3. Consider a Public vs. Private Education

If you didn't get into that less expensive, competitive public school or get the academic scholarship to the private school of your dreams, consider spending a few years at community college and re-applying. You will spend less and may even be better prepared once you get to the school of your dreams. If financial success and freedom are what you're after, be sure to consider the longer-term consequence of graduating from a private school with a large amount of debt and a lower than expected salary.

If you are worried that you might not have enough money for college, consider these options:


  1. If you want to attend a prestigious public or private college, aim for the ones that offer extensive need-based financial aid and work-study programs, then go for it!
  2. If you're interested in a specific public or private school that doesn't have full need-based aid, research all possible scholarships for that particular school - some scholarships apply only to a particular college, so you might get lucky.
  3. If you don't get in, or don't get the kind of funding you need to avoid crippling student loan debt (more than you could pay off in a few years), then consider the community college route.
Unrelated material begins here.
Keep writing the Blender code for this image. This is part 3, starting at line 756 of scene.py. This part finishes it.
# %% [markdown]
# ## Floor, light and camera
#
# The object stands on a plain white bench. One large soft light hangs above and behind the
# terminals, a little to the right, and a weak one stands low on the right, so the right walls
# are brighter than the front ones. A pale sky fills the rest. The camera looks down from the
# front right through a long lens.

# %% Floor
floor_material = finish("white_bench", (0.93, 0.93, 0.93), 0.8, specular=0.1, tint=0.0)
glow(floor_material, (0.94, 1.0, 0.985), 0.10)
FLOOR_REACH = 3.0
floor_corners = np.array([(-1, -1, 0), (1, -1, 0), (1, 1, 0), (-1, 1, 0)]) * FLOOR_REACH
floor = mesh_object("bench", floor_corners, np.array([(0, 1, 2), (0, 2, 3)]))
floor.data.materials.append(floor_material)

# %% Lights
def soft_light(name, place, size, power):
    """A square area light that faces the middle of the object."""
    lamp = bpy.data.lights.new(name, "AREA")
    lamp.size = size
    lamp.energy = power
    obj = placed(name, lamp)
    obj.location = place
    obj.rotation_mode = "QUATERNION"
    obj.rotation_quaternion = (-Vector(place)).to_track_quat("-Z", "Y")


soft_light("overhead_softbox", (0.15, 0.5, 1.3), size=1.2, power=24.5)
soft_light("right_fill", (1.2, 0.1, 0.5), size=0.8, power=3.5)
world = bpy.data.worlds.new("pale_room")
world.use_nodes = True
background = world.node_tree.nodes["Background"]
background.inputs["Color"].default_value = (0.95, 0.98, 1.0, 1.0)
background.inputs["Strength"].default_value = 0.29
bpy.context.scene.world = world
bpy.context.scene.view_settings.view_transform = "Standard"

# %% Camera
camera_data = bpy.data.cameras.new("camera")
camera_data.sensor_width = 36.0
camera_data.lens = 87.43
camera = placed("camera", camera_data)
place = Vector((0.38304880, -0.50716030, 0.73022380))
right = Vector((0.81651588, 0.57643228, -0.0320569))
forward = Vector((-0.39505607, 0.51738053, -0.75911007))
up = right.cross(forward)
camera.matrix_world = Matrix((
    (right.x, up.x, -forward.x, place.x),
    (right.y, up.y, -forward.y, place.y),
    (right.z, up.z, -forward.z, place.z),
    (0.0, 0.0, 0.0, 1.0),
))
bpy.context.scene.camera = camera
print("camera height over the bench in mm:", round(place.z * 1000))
Many excellent universities accept community college transfers, and you'd be following in the footsteps of very successful people (e.g. Arnold).


4. Explore Scholarships

Scholarships and monetary fellowships aren't just for valedictorians. Even once you've been accepted, there are lots of organizations willing to part with money to legitimately help students succeed. It may require an essay or interview but it's a lot better than another private loan. This is no joke, there are scholarships for tall people, bowlers, vegetarians, or probably something else you qualify for. Every last bit counts because financial aid arrangements don't last your entire academic tenure. You have to re-apply every year.
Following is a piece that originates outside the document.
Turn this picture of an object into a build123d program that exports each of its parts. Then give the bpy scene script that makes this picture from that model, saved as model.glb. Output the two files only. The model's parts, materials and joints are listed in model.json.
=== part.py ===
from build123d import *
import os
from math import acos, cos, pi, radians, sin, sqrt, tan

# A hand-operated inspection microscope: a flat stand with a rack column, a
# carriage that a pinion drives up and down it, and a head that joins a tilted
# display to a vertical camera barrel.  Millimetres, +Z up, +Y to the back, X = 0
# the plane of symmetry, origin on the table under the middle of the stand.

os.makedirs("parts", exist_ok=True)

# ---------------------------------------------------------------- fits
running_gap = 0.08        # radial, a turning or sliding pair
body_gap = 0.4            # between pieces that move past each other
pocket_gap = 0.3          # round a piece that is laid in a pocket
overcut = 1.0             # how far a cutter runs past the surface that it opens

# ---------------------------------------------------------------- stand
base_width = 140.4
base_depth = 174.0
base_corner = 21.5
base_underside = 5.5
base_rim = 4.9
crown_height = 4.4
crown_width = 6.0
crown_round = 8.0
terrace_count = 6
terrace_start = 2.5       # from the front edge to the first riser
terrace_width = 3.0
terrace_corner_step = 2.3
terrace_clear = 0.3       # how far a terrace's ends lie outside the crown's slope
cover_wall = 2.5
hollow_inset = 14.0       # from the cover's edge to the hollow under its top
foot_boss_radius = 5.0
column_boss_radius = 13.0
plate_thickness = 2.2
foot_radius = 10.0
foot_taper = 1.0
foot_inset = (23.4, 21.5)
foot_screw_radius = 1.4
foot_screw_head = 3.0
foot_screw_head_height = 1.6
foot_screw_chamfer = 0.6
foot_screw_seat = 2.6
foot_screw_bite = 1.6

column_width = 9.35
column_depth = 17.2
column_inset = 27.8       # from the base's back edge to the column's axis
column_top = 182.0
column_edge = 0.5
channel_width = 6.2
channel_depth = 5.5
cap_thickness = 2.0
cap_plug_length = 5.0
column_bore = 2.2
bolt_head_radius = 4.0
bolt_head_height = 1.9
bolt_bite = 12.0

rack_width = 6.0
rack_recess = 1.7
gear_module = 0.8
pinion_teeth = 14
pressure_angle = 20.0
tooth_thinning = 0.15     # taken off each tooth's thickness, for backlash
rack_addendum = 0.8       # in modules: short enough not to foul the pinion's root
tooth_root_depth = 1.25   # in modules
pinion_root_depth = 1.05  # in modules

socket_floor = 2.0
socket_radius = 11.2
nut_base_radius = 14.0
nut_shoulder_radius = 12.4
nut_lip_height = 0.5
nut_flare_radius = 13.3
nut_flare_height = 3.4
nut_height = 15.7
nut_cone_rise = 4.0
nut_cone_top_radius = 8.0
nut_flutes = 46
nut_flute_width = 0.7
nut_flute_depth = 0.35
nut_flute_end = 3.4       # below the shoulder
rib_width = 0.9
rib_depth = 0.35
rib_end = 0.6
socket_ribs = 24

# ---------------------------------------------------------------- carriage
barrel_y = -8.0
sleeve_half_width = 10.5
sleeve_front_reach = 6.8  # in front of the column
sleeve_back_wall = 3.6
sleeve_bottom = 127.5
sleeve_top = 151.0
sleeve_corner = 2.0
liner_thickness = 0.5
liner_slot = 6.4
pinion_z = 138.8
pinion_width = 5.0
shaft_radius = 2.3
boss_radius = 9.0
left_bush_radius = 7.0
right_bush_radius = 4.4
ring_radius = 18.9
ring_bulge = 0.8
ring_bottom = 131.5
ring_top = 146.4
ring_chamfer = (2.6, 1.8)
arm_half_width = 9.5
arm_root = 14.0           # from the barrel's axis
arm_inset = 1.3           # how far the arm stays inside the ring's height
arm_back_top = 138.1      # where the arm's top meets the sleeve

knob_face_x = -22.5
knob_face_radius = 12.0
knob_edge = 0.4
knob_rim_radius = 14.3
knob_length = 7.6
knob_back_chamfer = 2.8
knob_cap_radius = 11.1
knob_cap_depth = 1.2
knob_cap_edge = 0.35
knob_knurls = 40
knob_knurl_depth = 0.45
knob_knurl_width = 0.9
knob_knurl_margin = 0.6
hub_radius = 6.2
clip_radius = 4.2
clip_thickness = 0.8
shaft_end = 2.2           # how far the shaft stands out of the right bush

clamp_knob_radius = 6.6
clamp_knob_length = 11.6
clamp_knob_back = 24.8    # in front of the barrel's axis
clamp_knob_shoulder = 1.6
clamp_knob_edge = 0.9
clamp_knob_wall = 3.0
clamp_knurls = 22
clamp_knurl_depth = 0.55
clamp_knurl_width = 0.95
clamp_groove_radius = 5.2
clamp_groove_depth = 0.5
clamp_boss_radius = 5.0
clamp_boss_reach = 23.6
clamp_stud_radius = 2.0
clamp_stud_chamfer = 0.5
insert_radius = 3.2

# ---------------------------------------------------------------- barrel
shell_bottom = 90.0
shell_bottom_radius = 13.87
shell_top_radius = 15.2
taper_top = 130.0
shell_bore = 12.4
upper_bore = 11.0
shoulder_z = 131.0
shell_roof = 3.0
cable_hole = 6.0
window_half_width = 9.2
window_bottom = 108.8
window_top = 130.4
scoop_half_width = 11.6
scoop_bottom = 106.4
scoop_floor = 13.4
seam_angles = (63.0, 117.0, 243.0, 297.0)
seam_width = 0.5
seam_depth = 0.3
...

5. Start Proactively Monitoring and Paying Down What You Owe

If you have no choice but to start tacking on debt, use a spreadsheet or free online software like ReadyForZero to actively track your progress even if it is only passively at first. It will be much more painful to address and reduce later. Every second counts and can help you get out of debt faster. You will be glad you did.
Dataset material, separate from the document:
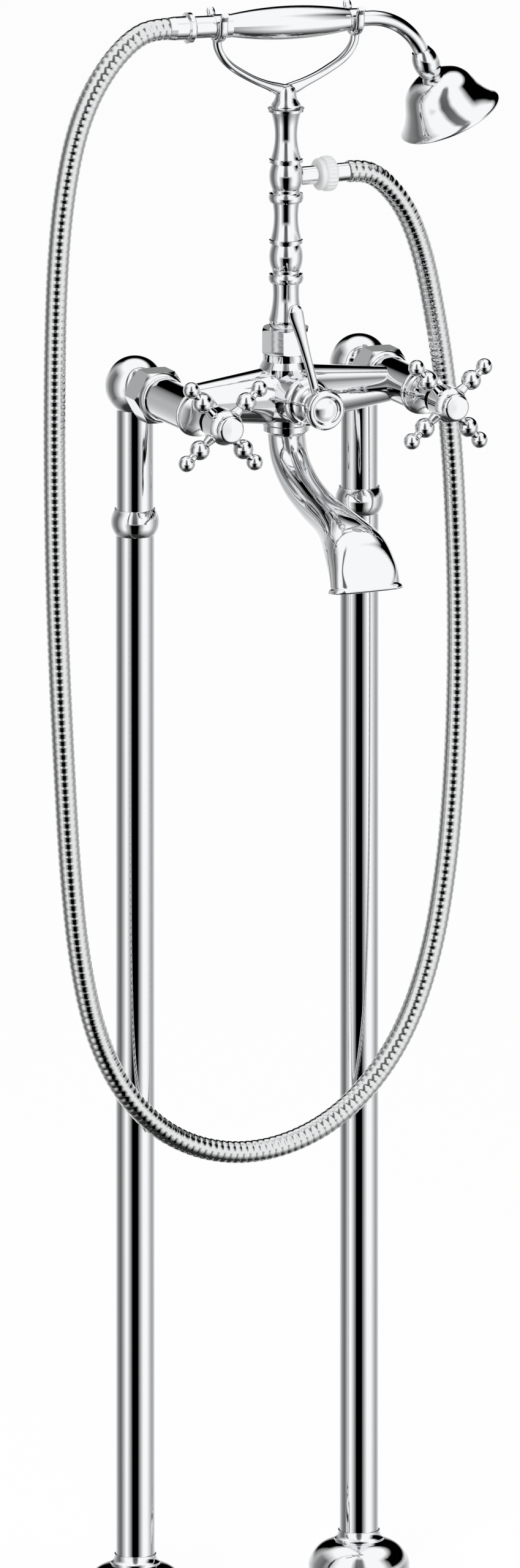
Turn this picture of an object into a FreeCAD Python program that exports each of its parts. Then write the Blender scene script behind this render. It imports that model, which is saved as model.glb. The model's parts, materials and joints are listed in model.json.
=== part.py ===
"""Floor standing bath filler: two standpipes, a mixer body with two cross handles, a lever diverter,
a bath spout and a hand shower that rests in a cradle. Millimetres, +Z up.

The origin is on the floor, midway between the two standpipes. X runs along the line of the standpipes and
-Y is the front. "Forward" below is a distance towards the front, along -Y.
"""
import FreeCAD, Part
import math
import os
import re

import Sketcher

SIZES = {
    # clearances
    "slip": 0.1,                    # between pieces that slide together and are then fixed
    "running_fit": 0.05,            # radial, between a spindle and its bore
    "rest_gap": 0.3,                # under the hand shower where it rests
    # standpipes
    "leg_spacing": 150,
    "axis_height": 760,             # floor to the axis of the valves
    "joint_drop": 84.5,               # valve axis down to the joint of the two shroud tubes
    "lower_tube_radius": 12,
    "upper_tube_radius": 11.5,
    "tube_wall": 1.2,
    "joint_ring_radius": 15,
    "joint_ring_length": 16,
    "pipe_radius": 7.5,
    "pipe_bore": 6.6,
    # floor fixing
    "flange_radius": 28,
    "flange_thickness": 5,
    "boss_length": 42,
    "inlet_depth": 20,
    "inlet_stop": 2,
    "floor_screw_radius": 2.25,
    "floor_screw_offset": 22,
    "cover_radius": 32,
    "cover_height": 26,
    "cover_wall": 1.2,
    "collar_radius": 15.3,
    "collar_height": 6,
    # elbow at the top of a standpipe
    "elbow_radius": 18.5,
    "elbow_bore": 6.2,
    "elbow_socket": 10,             # depth of the shroud tube inside the ball, above its lowest edge
    "neck_radius": 11.5,
    "mouth_radius": 14.5,
    "mouth_length": 4,
    "elbow_reach": 22.5,            # leg axis to the front of the mouth ring
    "nose_radius": 8.9,
    "nose_length": 6,
    "nose_flange_radius": 11.2,
    "nose_flange_length": 2.2,
    "washer_thickness": 2,
    "washer_bore": 6.8,
    "nut_across_flats": 31,
    "nut_hex_length": 17,
    "nut_shoulder_length": 4,
    # mixer body
    "tail_length": 25.5,            # end of the tail thread to the axis of the arms
    "tail_radius": 11.6,
    "tail_bore": 6.2,
    "barrel_radius": 13,
    "barrel_length": 35,            # axis of the arms to the front of a valve barrel
    "bead_radius": 13.9,
    "bead_length": 3.4,
    "chamber_radius": 9.6,
    "chamber_depth": 45,
    "arm_drop": 1.2,                # the arms' own axis lies so far below that of the valves
    "arm_end_radius": 10,
    "arm_root_radius": 17.4,
    "arm_root_half": 15,
    "arm_bore": 7,
    "hub_radius": 16.5,
    "hub_top": 20.6,
    "hub_bottom": 18.6,
    "hub_neck_radius": 14.4,
    "hub_neck_length": 4.2,
    "hub_thread_radius": 11.4,
    "hub_thread_length": 6,
    "hub_bore": 6.5,
    "diverter_barrel_radius": 15.4,
    "diverter_barrel_length": 34,
    "diverter_chamber_radius": 11,
    "diverter_chamber_depth": 30,
    # ceramic valve cartridges
    "seal_thickness": 2,
    "disc_radius": 7.6,
    "disc_thickness": 3,
    "cartridge_flange_radius": 11.6,
    "cartridge_flange_length": 4,
    "driver_length": 6,
    "spindle_radius": 4,
    "bonnet_length": 21,
    "bonnet_front_radius": 8.6,
    "bonnet_wall": 1.4,
    # cross handles
    "handle_gap": 2.2,              # bonnet to hub
    "handle_hub_radius": 11,
    "handle_hub_length": 22.5,
    "handle_neck_radius": 8.2,
    "handle_arm_forward": 13.4,     # back of the hub to the plane of the arms
    "handle_ball_radius": 5.1,
    "handle_ball_reach": 32,
    "handle_bead_radius": 6.2,
    "handle_bead_reach": 20.5,
    "handle_arm_radius": 2.9,
    "handle_tilt": 41,            # of the first arm above the horizontal, degrees
    "handle_pocket_radius": 6.6,
    "handle_pocket_depth": 8.5,
    "handle_web": 2.5,
    "handle_screw_radius": 1.9,
    "handle_screw_head_radius": 3.7,
    "handle_screw_head_length": 3,
    "handle_screw_length": 12,
    "cap_radius": 8.3,
    "cap_length": 4.8,
    "cap_spigot_length": 3,
    # diverter
    "diverter_bonnet_radius": 12,
    "diverter_bonnet_length": 10,
    "diverter_disc_radius": 8.4,
    "diverter_disc_thickness": 5,
    "lever_boss_radius": 8.4,
    "lever_boss_length": 8.6,
    "lever_length": 67.5,             # spindle axis to the tip
    "lever_tip_width": 10,
    "lever_root_width": 5.6,
    "lever_thickness": 4.6,
    "lever_lean": 15,               # to the left of upright, degrees
    "knob_radius": 12.4,
    "knob_length": 6,
    "knob_recess_radius": 7.6,
    "knob_recess_depth": 1.6,
    # spout
    "spout_collar_radius": 14.2,
    "spout_collar_length": 5.9,
    "spout_tail_radius": 8.8,
    "spout_tail_length": 9,
    "spout_wall": 2,
    "spout_root_radius": 11.5,
    "spout_lip": 2.6,
    "spout_reach": 114,             # riser axis to the middle of the mouth
    "spout_drop": 97,               # valve axis to the mouth
    "spout_mouth_width": 43.5,
    "spout_mouth_depth": 21,
    # riser
    "riser_nut_across_flats": 27.5,
    "riser_nut_length": 15.6,
    "riser_bore": 5,
    "riser_bore_top": 141,
    "riser_flange_length": 2.4,
    "riser_top": 176,
    "riser_tail_radius": 9,
    "riser_rim_radius": 11.2,
    "lower_vase_start": 68.5,
    "upper_vase_start": 118.4,
    "vase_length": 26.8,
    "vase_ring_radius": 10.8,
    "vase_ring_length": 5.2,
    "vase_groove_radius": 8.6,
    "vase_belly_radius": 10.4,
    "outlet_height": 133,
    # shower hose and its fittings
    "outlet_radius": 5.8,
    "outlet_bore": 3.9,
    "outlet_seat": 8.6,
    "outlet_spigot_radius": 4.8,
    "outlet_spigot_length": 3,
    "outlet_end": 24,
    "outlet_nut_start": 20.5,
    "outlet_nut_end": 31.5,
    "outlet_nut_radius": 10.8,
    "outlet_nut_collar_radius": 9.8,
    "outlet_nut_collar_length": 3.2,
    "outlet_nut_sides": 12,
    "ferrule_end": 41,
    "ferrule_radius": 5.8,
    "ferrule_flange_radius": 7.3,
    "ferrule_flange_length": 2,
    "handset_ferrule_radius": 5.2,
    "ferrule_bore": 3.7,
    "hose_radius": 6.9,
    "hose_root_radius": 6.1,
    "hose_bore": 4.2,
    "hose_rib_pitch": 7.6,
    # cradle
    "cradle_spigot_radius": 3.9,
    "cradle_spigot_length": 11,
    "cradle_foot_radius": 9.4,
    "cradle_foot_length": 8,
    "cradle_neck_radius": 8,
    "cradle_web_height": 15,         # riser top to the lowest point of the yoke's inner curve
    "cradle_thickness": 8,          # front to back
    "fork_offset": 45.5,            # riser axis to the middle of a fork
    "fork_length": 5.6,             # along the hand shower
    "fork_wall": 2.2,
    "fork_tip_radius": 2.2,
    "fork_prong_height": 9,         # above the axis of the hand shower
    # hand shower, which lies along X
    "shower_height": 228.8,         # valve axis to the axis of the hand shower, above the riser
    "shower_tilt": 2.3,             # the neck's end lies lower than the hose's end, degrees
    "tail_collar_radius": 7.5,
    "tail_collar_end": 49,
    "tail_thread_length": 9,
    "tail_end": 63,
    "grip_start": 38,
    "grip_end": 41,
    "grip_end_radius": 7,
    "grip_middle_radius": 10.5,
    "grip_bore": 4.2,
    "shower_spigot_radius": 5,
    "shower_spigot_length": 10,
    "neck_collar_radius": 6.8,
    "neck_collar_end": 49.5,
    "neck_tube_radius": 4.8,
    "neck_tube_bore": 3.3,
    "neck_bend_start": 56,
    "neck_bend_radius": 39,
    "rose_tilt": 24.5,                # of the rose's axis from the vertical, degrees
    "hose_nut_length": 16,
    "hose_nut_ring_radius": 9.5,
    "hose_nut_radius": 7.4,
    "hose_nut_bore": 6.2,
    "rose_nut_length": 17.5,
    "rose_nut_radius": 8.4,
    "rose_thread_radius": 4.5,
    "rose_thread_length": 7,
    "bell_height": 30,
    "bell_radius": 32.5,
    "bell_shoulder_radius": 22.5,
    "bell_wall": 1.5,
    "faceplate_radius": 25.5,
    "faceplate_thickness": 2,
    "faceplate_inset": 2.5,
    "spray_hole_radius": 0.8,
}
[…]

6. Don't Play with Plastic (or Fire)

An epic spring break trip on your credit card definitely seems like a good idea after finals, but remember that students pay the highest interest rates. It's easy to charge it but very tough to pay off. One trick is to remember that every $1 you spend on your 15% APR card is actually costing you $1.15. (Depending on when you pay it off, it could be more or less.) It's easy money to spend, but it comes at a cost.

It's unfortunate that today students have to consider these real (and dangerous) financial consequences before knowing what they want to do professionally. I hope these recommendations and ideas will demystify a few of these tough decisions and better prepare you for the future.